La division idéologique a également entraîné de profondes dissensions linguistiques avec des politiques mises en place, opposées. La politique de purification linguistique établie dans le Nord afin d’éradiquer toute référence au passé (en faisant disparaître les emprunts au chinois) a notamment joué un rôle important dans la scission linguistique entre les deux pays. Ces pays jumeaux ne se côtoyant pas, le vocabulaire évolue depuis différemment. La volonté de se distinguer l’un de l’autre a favorisé également l’émergence de plusieurs formes pour un même mot. Les obstacles linguistiques se repèrent, en effet, dans le sens des mots dans son contexte géopolitique. Le mot dongme semble significatif : il se traduit « camarade » en Corée du Nord, « ami » en Corée du Sud.

En 70 ans de sécession entre les deux Corée, les nuances se sont démultipliées, et on compte aujourd’hui 40 % de mots différents.

L’histoire de la Corée a indubitablement façonnée la langue coréenne. Malgré tout, par-delà les frontières, le coréen est parlé dans toute la diaspora (en Chine, au Japon, aux États-Unis, en Russie, et dans une certaine mesure en France, au Canada, en Australie). Une histoire singulière pour cette langue qui résiste aux épreuves du temps et des conflits politiques, jusqu’à se hisser au 17e rang de langue la plus parlée au monde.

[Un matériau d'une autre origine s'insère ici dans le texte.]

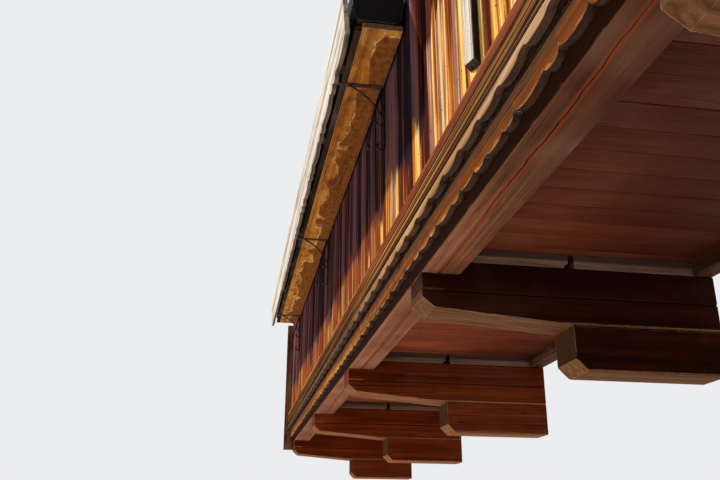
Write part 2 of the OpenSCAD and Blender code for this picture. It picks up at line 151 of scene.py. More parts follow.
class Graph:
    """A node tree that short calls fill."""

    def __init__(self, tree: bpy.types.NodeTree) -> None:
        """Starts an empty graph on a node tree."""
        self.tree = tree
        self.tree.nodes.clear()

    def add(self, kind: str, inputs: dict | None = None, **settings: object) -> bpy.types.Node:
        """Adds a node.

        Args:
            kind: The node's type, such as ShaderNodeMath.
            inputs: Values of its inputs by name or number.
            settings: Attributes of the node, set as they are.

        Returns:
            The new node.
        """
        node = self.tree.nodes.new(kind)
        for name, value in settings.items():
            setattr(node, name, value)
        for name, value in (inputs or {}).items():
            self.put(node.inputs[name], value)
        return node

    def put(self, socket: bpy.types.NodeSocket, value: Value) -> None:
        """Links a socket to a field, or sets its plain value.

        Args:
            socket: The socket that takes the value.
            value: A field, a number, a vector, or a colour, which gets full opacity.
        """
        if isinstance(value, Field):
            self.tree.links.new(value.socket, socket)
        elif socket.type == "RGBA":
            socket.default_value = (*value, 1.0)
        else:
            socket.default_value = value

    def out(self, node: bpy.types.Node, name: str | int = 0) -> Field:
        """Returns what one of a node's outputs gives."""
        return Field(self, node.outputs[name])

    def math(self, operation: str, *values: Value, clamp: bool = False) -> Field:
        """Combines numbers.

        Args:
            operation: Name of the operation, such as MAXIMUM.
            values: The numbers, one or two.
            clamp: Whether the result stays between 0 and 1.

        Returns:
            The result.
        """
        node = self.add("ShaderNodeMath", dict(enumerate(values)), operation=operation, use_clamp=clamp)
        return self.out(node)

    def vector(self, operation: str, *values: Value) -> Field:
        """Combines vectors.

        Args:
            operation: Name of the operation, such as ADD.
            values: The vectors, one or two.

        Returns:
            The vector, or the number that LENGTH and DOT_PRODUCT give.
        """
        node = self.add("ShaderNodeVectorMath", dict(enumerate(values)), operation=operation)
        return self.out(node, 1 if operation in ("LENGTH", "DOT_PRODUCT") else 0)

    def scaled(self, vector: Value, factor: Value) -> Field:
        """Returns a vector times a number."""
        return self.out(self.add("ShaderNodeVectorMath", {0: vector, "Scale": factor}, operation="SCALE"))

    def split(self, vector: Field) -> list[Field]:
        """Returns a vector's three numbers."""
        node = self.add("ShaderNodeSeparateXYZ", {0: vector})
        return [self.out(node, number) for number in range(3)]

    def join(self, *numbers: Value) -> Field:
        """Returns the vector or colour of three numbers, or of one number three times."""
        triple = numbers if len(numbers) == 3 else numbers * 3
        return self.out(self.add("ShaderNodeCombineXYZ", dict(enumerate(triple))))

    def noise(self, vector: Field, scale: float, detail: float, rough: float = 0.5) -> Field:
        """Returns a cloudy pattern between 0 and 1.

        Args:
            vector: Where the pattern is read.
            scale: Clouds to a metre.
            detail: Number of finer layers.
            rough: Strength of the finer layers.

        Returns:
            The pattern.
        """
        inputs = {"Vector": vector, "Scale": scale, "Detail": detail, "Roughness": rough}
        return self.out(self.add("ShaderNodeTexNoise", inputs), "Fac")

    def mix(self, factor: Value, first: Value, second: Value, blend: str = "MIX") -> Field:
        """Blends two colours.

        Args:
            factor: Share of the second colour.
            first: First colour.
            second: Second colour.
            blend: Way of blending, such as MULTIPLY.

        Returns:
            The colour.
        """
        inputs = {0: factor, 6: first, 7: second}
        node = self.add("ShaderNodeMix", inputs, data_type="RGBA", blend_type=blend, clamp_factor=True)
        return self.out(node, 2)

    def ramp(self, value: Field, stops: Stops) -> Field:
        """Turns a number into a colour along a row of stops.

        Args:
            value: The number, 0 to 1.
            stops: Places and colours, in order.

        Returns:
            The colour.
        """
        node = self.add("ShaderNodeValToRGB", {0: value})
        elements = node.color_ramp.elements
        while len(elements) < len(stops):
            elements.new(0.5)
        for element, (place, colour) in zip(elements, stops):
            element.position = place
            element.color = (*colour, 1.0)
        return self.out(node)

    def group(self, tree: bpy.types.NodeTree, **inputs: Value) -> list[Field]:
        """Uses a shared group.

        Args:
            tree: The group.
            inputs: Values of its inputs by name.

        Returns:
            What the group gives, in the order of its outputs.
        """
        node = self.add("ShaderNodeGroup", node_tree=tree)
        for name, value in inputs.items():
            self.put(node.inputs[name], value)
        return [Field(self, socket) for socket in node.outputs]


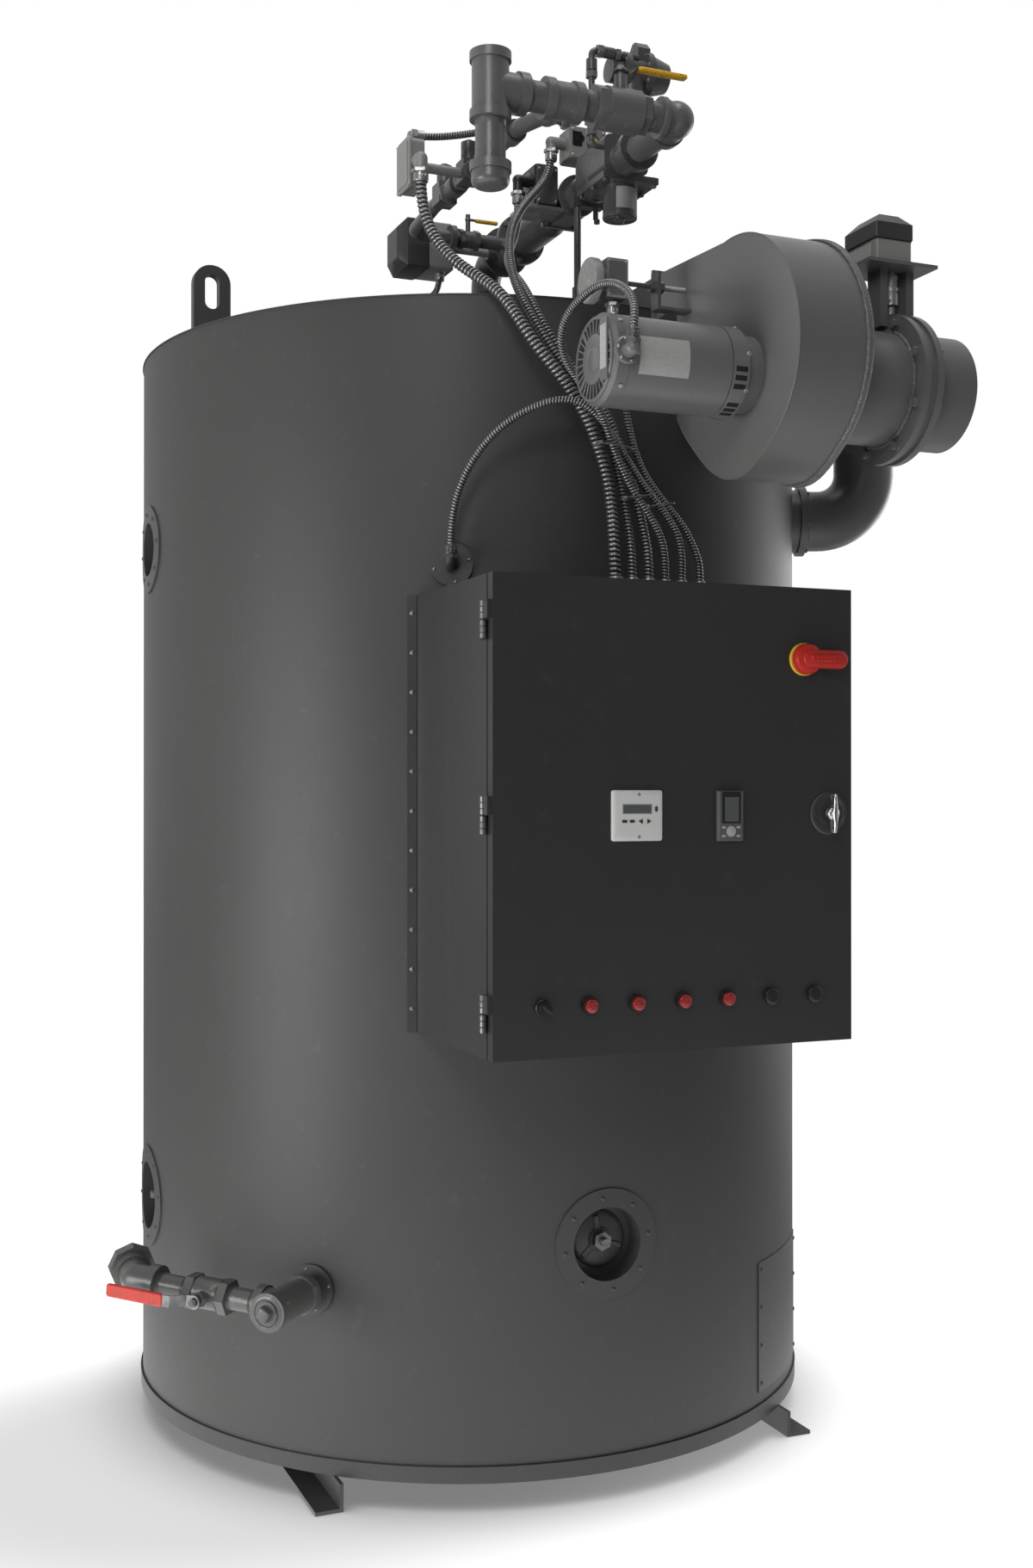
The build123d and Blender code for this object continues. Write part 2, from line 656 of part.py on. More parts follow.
def make_shutoff_valve():
    """First gas valve: union collar, body, square bottom plate and damping cylinder."""
    valve = rod((gas_x, -815, gas_z), (gas_x, -795, gas_z), 45)
    valve += rod((gas_x, -795, gas_z), (gas_x, -745, gas_z), 37)
    body = block((28, 134), (-745, -600), (2852, 2934))
    valve += fillet(body.edges().filter_by(Axis.Y), 16)
    valve += block((26, 160), (-745, -605), (2838, 2852))
    valve += rod((92, -690, 2770), (92, -690, 2838), 38)
    valve += rod((gas_x, -600, gas_z), (gas_x, -585, gas_z), 45)
    return valve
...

[1] Les langues coréaniques sont les langues parlées dans la péninsule de Corée : le coréen, le jeju, le yukin.

[2] Les langues altaïques doivent leur nom à la région d’Altaï qui s’étend de la Russie à la Chine, et regroupent les langues turques, mongoles et toungouzes. Dans une définition plus large, le coréen est parfois ajouté.

BIBLIOGRAPHIE

FABRE, André. « Catalan et coréen : même combat » dans Impérialismes linguistiques hier et aujourd’hui, Aix-en-Provence, Inalco Édisud, 2005, p. 271-280.

KIN HA-SU. « Les problèmes linguistiques entre la Corée du Nord et la Corée du Sud » dans Impérialismes linguistiques hier et aujourd’hui, Aix-en-Provence, Inalco Édisud, 2005, p. 281-295.

Article de La Croix en ligne : « Entre les deux Corées le langage aussi diverge ».